What’s missing? Removing cross-border obstacles
While the proposal addresses many of the barriers to instant payment adoption within the single market, one significant item remains: cross-border payments.
The SEPA Regulation, through Article 9, requires that all cross-border electronic payments in euros be as easy to make as domestic payments. However, IBAN discrimination continues to be a considerable problem, with banks continuing to decline cross-border SEPA payments (including open banking payments) at a far higher rate than domestic ones.
In addition, banks can impose obstacles in open banking authentication journeys that are often more cumbersome than for domestic payments. This leads to a higher proportion of users cancelling or abandoning the payment in frustration.

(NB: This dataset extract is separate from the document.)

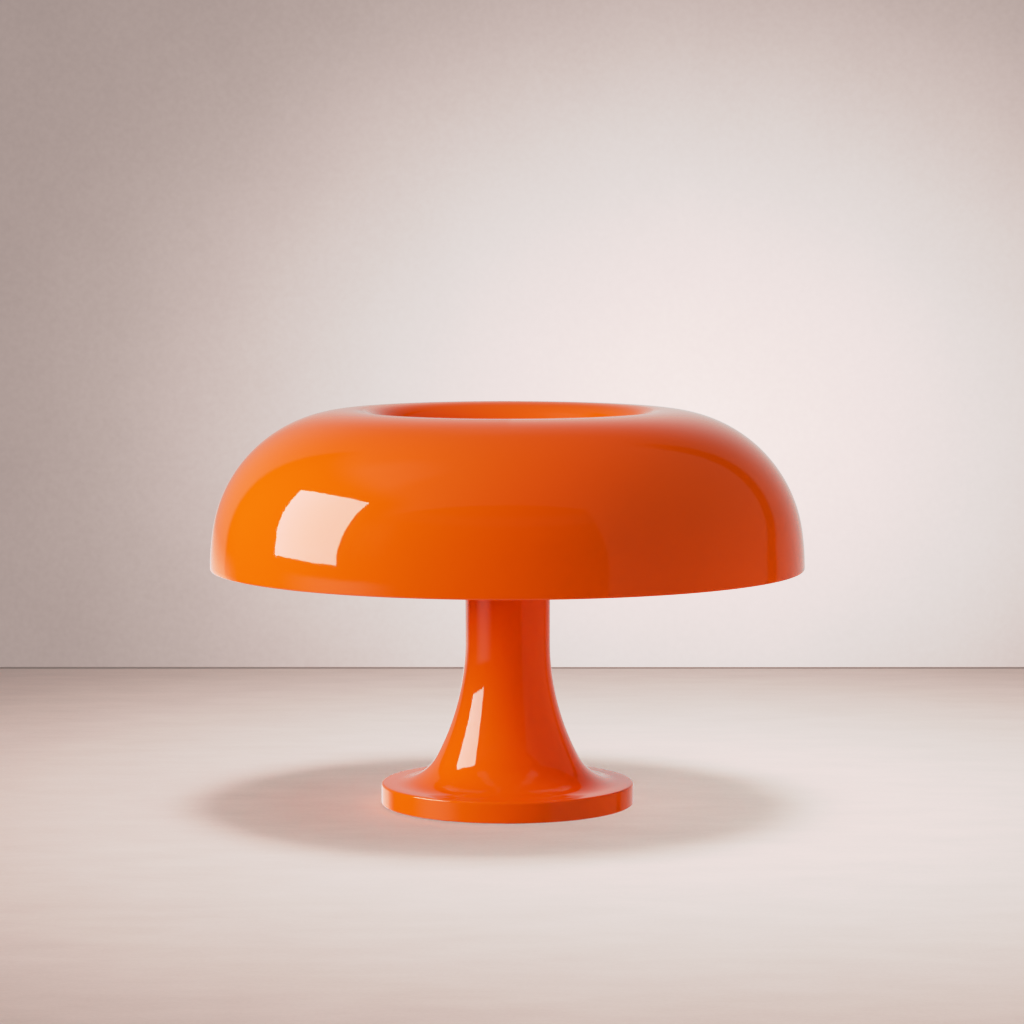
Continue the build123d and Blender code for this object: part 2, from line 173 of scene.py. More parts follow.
def paintOrange(name, look):
    material, wire = startMaterial(name)
    place = objectPlace(wire)
    cloud = noise(wire, place, look["pigmentCloud"], 3)
    fleck = noise(wire, place, look["fleck"], 2, 0.6)
    turnAngle, away, height = aroundAxis(wire, place)
    hair = wire.node("ShaderNodeCombineXYZ", None, {
        "X": turnAngle * look["streaks"],
        "Y": away * look["streakGrain"],
        "Z": height * look["streakGrain"],
    })
    streak = noise(wire, hair, 1, 3)
    tint = (cloud - 0.5) * look["cloudShare"] + (fleck - 0.5) * look["fleckShare"] + 0.5
    colour = tint.clamp().mixed((*look["deep"], 1), (*look["clear"], 1))
    share = look["streakShare"]
    hazy = streak.between(*look["streakRange"]) * share + cloud * (1 - share)
    rough = look["gloss"] + look["haze"] * hazy
    relief = noise(wire, place, look["peel"], 1) + streak * look["streakDepth"]
    shader = wire.node("ShaderNodeBsdfPrincipled", None, {
        "Base Color": colour,
        "Roughness": rough,
        "IOR": look["ior"],
        "Normal": bump(wire, relief, look["peelDepth"]),
    })
    finishMaterial(wire, shader)
    return material


# each small finish: its dark and light colours, the width of a patch, its least and most
# roughness, and its relief's grain and depth in metres. stretch draws a pattern out along an axis
finishes = {
    "knob_plastic": {
        "colours": ((0.86, 0.066, 0.0008), (0.94, 0.086, 0.0014)),
        "patch": 0.012, "rough": (0.06, 0.16),
        "grain": 0.0011, "depth": 0.000012,
    },
    "holder_plastic": {
        "colours": ((0.60, 0.58, 0.53), (0.72, 0.70, 0.65)),
        "patch": 0.009, "rough": (0.34, 0.5),
        "grain": 0.0006, "depth": 0.00003,
    },
    "terminal_plastic": {
        "colours": ((0.55, 0.53, 0.47), (0.66, 0.64, 0.58)),
        "patch": 0.008, "rough": (0.38, 0.55),
        "grain": 0.0005, "depth": 0.00003,
    },
    "opal_glass": {
        "colours": ((0.86, 0.855, 0.835), (0.91, 0.905, 0.885)),
        "patch": 0.02, "rough": (0.09, 0.16),
        "grain": 0.004, "depth": 0.00001, "soft": 0.35, "softReach": 0.004,
    },
    "cap_nickel": {
        "colours": ((0.56, 0.54, 0.50), (0.74, 0.72, 0.67)),
        "patch": 0.003, "rough": (0.18, 0.36),
        "grain": 0.0007, "depth": 0.000012, "metal": 1.0,
    },
    "contact_brass": {
        "colours": ((0.52, 0.36, 0.13), (0.76, 0.57, 0.25)),
        "patch": 0.004, "rough": (0.22, 0.42),
        "grain": 0.0005, "depth": 0.00001, "metal": 1.0,
    },
    "thread_brass": {
        "colours": ((0.48, 0.33, 0.12), (0.74, 0.55, 0.25)),
        "patch": 0.005, "rough": (0.2, 0.4),
        "grain": 0.0004, "depth": 0.00001, "metal": 1.0, "stretch": (0.25, 0.25, 3.0),
    },
    "pressed_steel": {
        "colours": ((0.47, 0.48, 0.50), (0.66, 0.67, 0.68)),
        "patch": 0.007, "rough": (0.24, 0.44),
        "grain": 0.0006, "depth": 0.00002, "metal": 1.0,
    },
    "turned_steel": {
        "colours": ((0.44, 0.44, 0.46), (0.62, 0.62, 0.64)),
        "patch": 0.003, "rough": (0.2, 0.38),
        "grain": 0.0004, "depth": 0.000014, "metal": 1.0, "stretch": (0.2, 0.2, 3.0),
    },
    "screw_steel": {
        "colours": ((0.46, 0.47, 0.49), (0.68, 0.69, 0.71)),
        "patch": 0.002, "rough": (0.2, 0.4),
        "grain": 0.0003, "depth": 0.00001, "metal": 1.0,
    },
    "ballast_iron": {
        "colours": ((0.035, 0.036, 0.04), (0.085, 0.085, 0.09)),
        "patch": 0.01, "rough": (0.5, 0.75),
        "grain": 0.0012, "depth": 0.00018, "metal": 0.4,
    },
    "cover_plastic": {
        "colours": ((0.012, 0.012, 0.013), (0.026, 0.026, 0.027)),
        "patch": 0.015, "rough": (0.42, 0.62),
        "grain": 0.0006, "depth": 0.00005,
    },
    "pad_rubber": {
        "colours": ((0.010, 0.010, 0.010), (0.024, 0.023, 0.022)),
        "patch": 0.003, "rough": (0.7, 0.9),
        "grain": 0.0003, "depth": 0.00003,
    },
    "grommet_rubber": {
        "colours": ((0.012, 0.012, 0.012), (0.026, 0.026, 0.025)),
        "patch": 0.003, "rough": (0.6, 0.82),
        "grain": 0.0003, "depth": 0.00003,
    },
    "lead_cable": {
        "colours": ((0.70, 0.69, 0.64), (0.80, 0.79, 0.74)),
        "patch": 0.006, "rough": (0.4, 0.55),
        "grain": 0.0004, "depth": 0.00001,
    },
}


# what all small finishes share: how wide a worn patch is beside a coloured one, and how much
# of the grain and the wear goes into colour, roughness and relief
blend = {"wearWidth": 0.35, "grainInColour": 0.25, "grainInRough": 0.4, "wearInRelief": 0.3}


def paintFinish(name, look):
    material, wire = startMaterial(name)
    place = objectPlace(wire, look.get("stretch", (1, 1, 1)))
    patch = noise(wire, place, look["patch"], 4, 0.6).between(0.3, 0.7)
    grain = noise(wire, place, look["grain"], 3, 0.55)
    wornPatch = look["patch"] * blend["wearWidth"]
    wear = noise(wire, objectPlace(wire), wornPatch, 5, 0.7).between(0.42, 0.75)
    dark, pale = look["colours"]
    least, most = look["rough"]
    share = blend["grainInColour"]
    tint = patch * (1 - share) + grain * share
    share = blend["grainInRough"]
    worn = wear * (1 - share) + grain * share
    settings = {
        "Base Color": tint.clamp().mixed((*dark, 1), (*pale, 1)),
        "Roughness": least + (most - least) * worn,
        "Metallic": look.get("metal", 0.0),
        "Normal": bump(wire, grain + wear * blend["wearInRelief"], look["depth"]),
    }
    if "soft" in look:
        settings["Subsurface Weight"] = look["soft"]
        settings["Subsurface Scale"] = look["softReach"]
    finishMaterial(wire, wire.node("ShaderNodeBsdfPrincipled", None, settings))
    return material


paints = {slot: paintFinish(slot, look) for slot, look in finishes.items()}
paints["orange_shell"] = paintOrange("orange_moulded_plastic", orangeGloss)
slotOf = {part["node"]: part["material_slot"] for part in frame["record"]["subparts"]}
for nodeName, node in nodes.items():
    for place in node.material_slots:
        place.material = paints[slotOf[nodeName]]
print("finishes made:", len(paints))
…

Examples of discriminatory steps in the payment process include:
Having to use a card reader to validate the payment
Having to register a non-domestic SEPA IBAN as a trusted beneficiary
Having to type in your own IBAN to make a payment
Restricting SEPA Instant payments only to domestic transactions
As instant payment will come by way of amendments to the SEPA Regulation, the EU should also use this opportunity to put an end to IBAN discrimination, including discrimination which impacts open banking.
In 2023, the European Parliament and Council will each consider the Commission’s proposal and may suggest changes to the SEPA Regulation. After they are passed, these changes will require an implementation period as well, so we’re a couple of years away from full availability of instant payments.
Still, addressing the issues above will enable cross-border instant payments. The single market is currently held back by the lack of instant payments, and this legislative proposal is one of the final key pieces to enable even more efficient borderless commerce across the EU.